Copy out every line of the data exactly.

======== Data shown

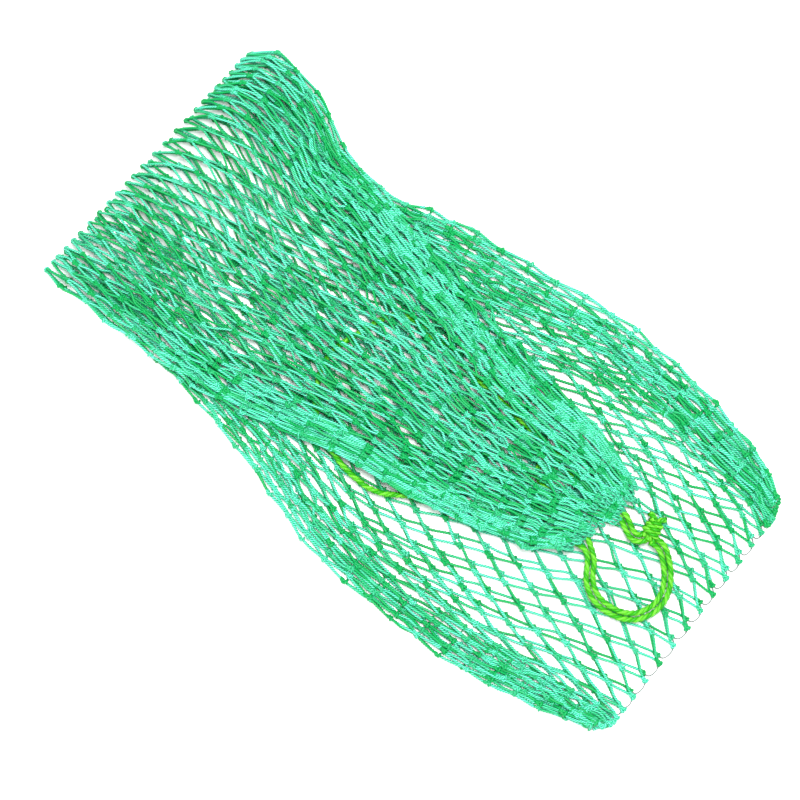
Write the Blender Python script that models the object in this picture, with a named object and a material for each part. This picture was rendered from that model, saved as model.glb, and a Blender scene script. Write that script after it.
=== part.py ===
"""A drawstring net bag of knotted twine, lying flat and folded once across its width.

The frame is the bag as it lies: +X runs from the fold to the closed bottom end, +Y across the bag,
+Z up, with the origin on the ground under the middle of the bag. The base half lies on the ground.
The flap half lies on top of it, narrows to the gathered mouth, and turns about the fold.
The drawcord lies between the two halves, comes out of the mouth and is tied in a knot.
Each soft solid here holds the room that its netting takes; the twine itself is finer than this model.
"""

import math

import bpy
from mathutils import Vector

MM = 0.001

# Heights of the layers, from the ground up.
GAP = 0.3 * MM
SIDE_GAP = 0.7 * MM  # between a sheet and the bunched edge beside it
SHEET = 2.8 * MM  # one layer of netting, as thick as its knots
CORD_D = 2.4 * MM
UNDER_SHEET = (0.0, SHEET)
TOP_SHEET = (SHEET + GAP, 2 * SHEET + GAP)
CORD_Z = TOP_SHEET[1] + GAP + CORD_D / 2
FLAP_UNDER_SHEET = (CORD_Z + CORD_D / 2 + GAP, CORD_Z + CORD_D / 2 + GAP + SHEET)
FLAP_TOP_SHEET = (FLAP_UNDER_SHEET[1] + GAP, FLAP_UNDER_SHEET[1] + GAP + SHEET + 0.6 * MM)
FOLD_Z = 7.8 * MM  # height of the fold's outermost line, which the flap turns about
FOLD_TOP = 2 * FOLD_Z

# Outlines in millimetres, from the fold to the far end: (x, y) along each side of a half.
BASE_FRONT = [
    (-146.0, -62.4), (-91.6, -59.2), (-45.2, -64.0), (19.2, -76.8),
    (70.4, -74.8), (110.8, -66.4), (146.0, -54.4),
]
BASE_REAR = [
    (-135.2, 64.4), (-112.8, 62.8), (-88.8, 56.8), (-66.0, 52.0), (-37.6, 61.0), (-14.8, 66.0),
    (12.8, 71.2), (50.0, 76.8), (82.4, 76.0), (106.4, 72.8), (130.0, 66.8), (140.0, 59.2),
]
FLAP_FRONT = [
    (-146.0, -62.4), (-91.6, -59.2), (-67.2, -56.4), (-45.6, -51.2), (-3.6, -38.4),
    (19.6, -34.4), (41.2, -28.8), (61.6, -21.6), (82.8, -10.0), (92.0, -2.0),
]
FLAP_REAR = [
    (-135.2, 64.4), (-112.8, 62.8), (-88.8, 56.8), (-66.0, 52.0), (-12.0, 44.4),
    (30.4, 38.4), (64.0, 36.4), (86.4, 30.0),
]
MOUTH_END = ((95.6, 3.0), (93.0, 24.4))  # front and rear corner of the mouth's rounded end

# How each half is divided, as shares of its length.
FOLD_SHARE = 0.048
FLAP_FOLD_SHARE = 0.059
CORNER_SHARE = 0.88  # the bunched bottom corners start here
END_ROW_SHARE = 0.95  # the row of meshes that closes the bottom
MOUTH_SHARE = 0.90  # the gathered mouth starts here
JOINT_SHARE = 0.0012  # left free between neighbours

# Bunched edges, where the meshes are rolled together.
BASE_ROLL_FRONT = 13 * MM
BASE_ROLL_REAR = 15 * MM
BASE_ROLL_HEIGHT = 8.3 * MM
CORNER_HEIGHT = 9.6 * MM
FLAP_ROLL = 9 * MM
FLAP_ROLL_HEIGHT = 6.4 * MM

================

Result below:
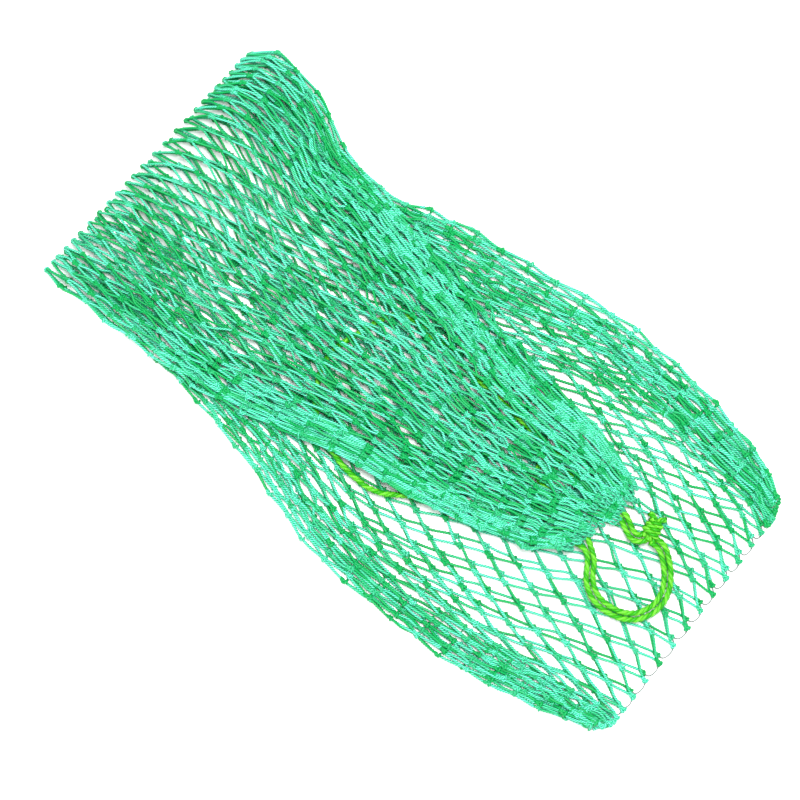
Write the Blender Python script that models the object in this picture, with a named object and a material for each part. This picture was rendered from that model, saved as model.glb, and a Blender scene script. Write that script after it.
=== part.py ===
"""A drawstring net bag of knotted twine, lying flat and folded once across its width.

The frame is the bag as it lies: +X runs from the fold to the closed bottom end, +Y across the bag,
+Z up, with the origin on the ground under the middle of the bag. The base half lies on the ground.
The flap half lies on top of it, narrows to the gathered mouth, and turns about the fold.
The drawcord lies between the two halves, comes out of the mouth and is tied in a knot.
Each soft solid here holds the room that its netting takes; the twine itself is finer than this model.
"""

import math

import bpy
from mathutils import Vector

MM = 0.001

# Heights of the layers, from the ground up.
GAP = 0.3 * MM
SIDE_GAP = 0.7 * MM  # between a sheet and the bunched edge beside it
SHEET = 2.8 * MM  # one layer of netting, as thick as its knots
CORD_D = 2.4 * MM
UNDER_SHEET = (0.0, SHEET)
TOP_SHEET = (SHEET + GAP, 2 * SHEET + GAP)
CORD_Z = TOP_SHEET[1] + GAP + CORD_D / 2
FLAP_UNDER_SHEET = (CORD_Z + CORD_D / 2 + GAP, CORD_Z + CORD_D / 2 + GAP + SHEET)
FLAP_TOP_SHEET = (FLAP_UNDER_SHEET[1] + GAP, FLAP_UNDER_SHEET[1] + GAP + SHEET + 0.6 * MM)
FOLD_Z = 7.8 * MM  # height of the fold's outermost line, which the flap turns about
FOLD_TOP = 2 * FOLD_Z

# Outlines in millimetres, from the fold to the far end: (x, y) along each side of a half.
BASE_FRONT = [
    (-146.0, -62.4), (-91.6, -59.2), (-45.2, -64.0), (19.2, -76.8),
    (70.4, -74.8), (110.8, -66.4), (146.0, -54.4),
]
BASE_REAR = [
    (-135.2, 64.4), (-112.8, 62.8), (-88.8, 56.8), (-66.0, 52.0), (-37.6, 61.0), (-14.8, 66.0),
    (12.8, 71.2), (50.0, 76.8), (82.4, 76.0), (106.4, 72.8), (130.0, 66.8), (140.0, 59.2),
]
FLAP_FRONT = [
    (-146.0, -62.4), (-91.6, -59.2), (-67.2, -56.4), (-45.6, -51.2), (-3.6, -38.4),
    (19.6, -34.4), (41.2, -28.8), (61.6, -21.6), (82.8, -10.0), (92.0, -2.0),
]
FLAP_REAR = [
    (-135.2, 64.4), (-112.8, 62.8), (-88.8, 56.8), (-66.0, 52.0), (-12.0, 44.4),
    (30.4, 38.4), (64.0, 36.4), (86.4, 30.0),
]
MOUTH_END = ((95.6, 3.0), (93.0, 24.4))  # front and rear corner of the mouth's rounded end

# How each half is divided, as shares of its length.
FOLD_SHARE = 0.048
FLAP_FOLD_SHARE = 0.059
CORNER_SHARE = 0.88  # the bunched bottom corners start here
END_ROW_SHARE = 0.95  # the row of meshes that closes the bottom
MOUTH_SHARE = 0.90  # the gathered mouth starts here
JOINT_SHARE = 0.0012  # left free between neighbours

# Bunched edges, where the meshes are rolled together.
BASE_ROLL_FRONT = 13 * MM
BASE_ROLL_REAR = 15 * MM
BASE_ROLL_HEIGHT = 8.3 * MM
CORNER_HEIGHT = 9.6 * MM
FLAP_ROLL = 9 * MM
FLAP_ROLL_HEIGHT = 6.4 * MM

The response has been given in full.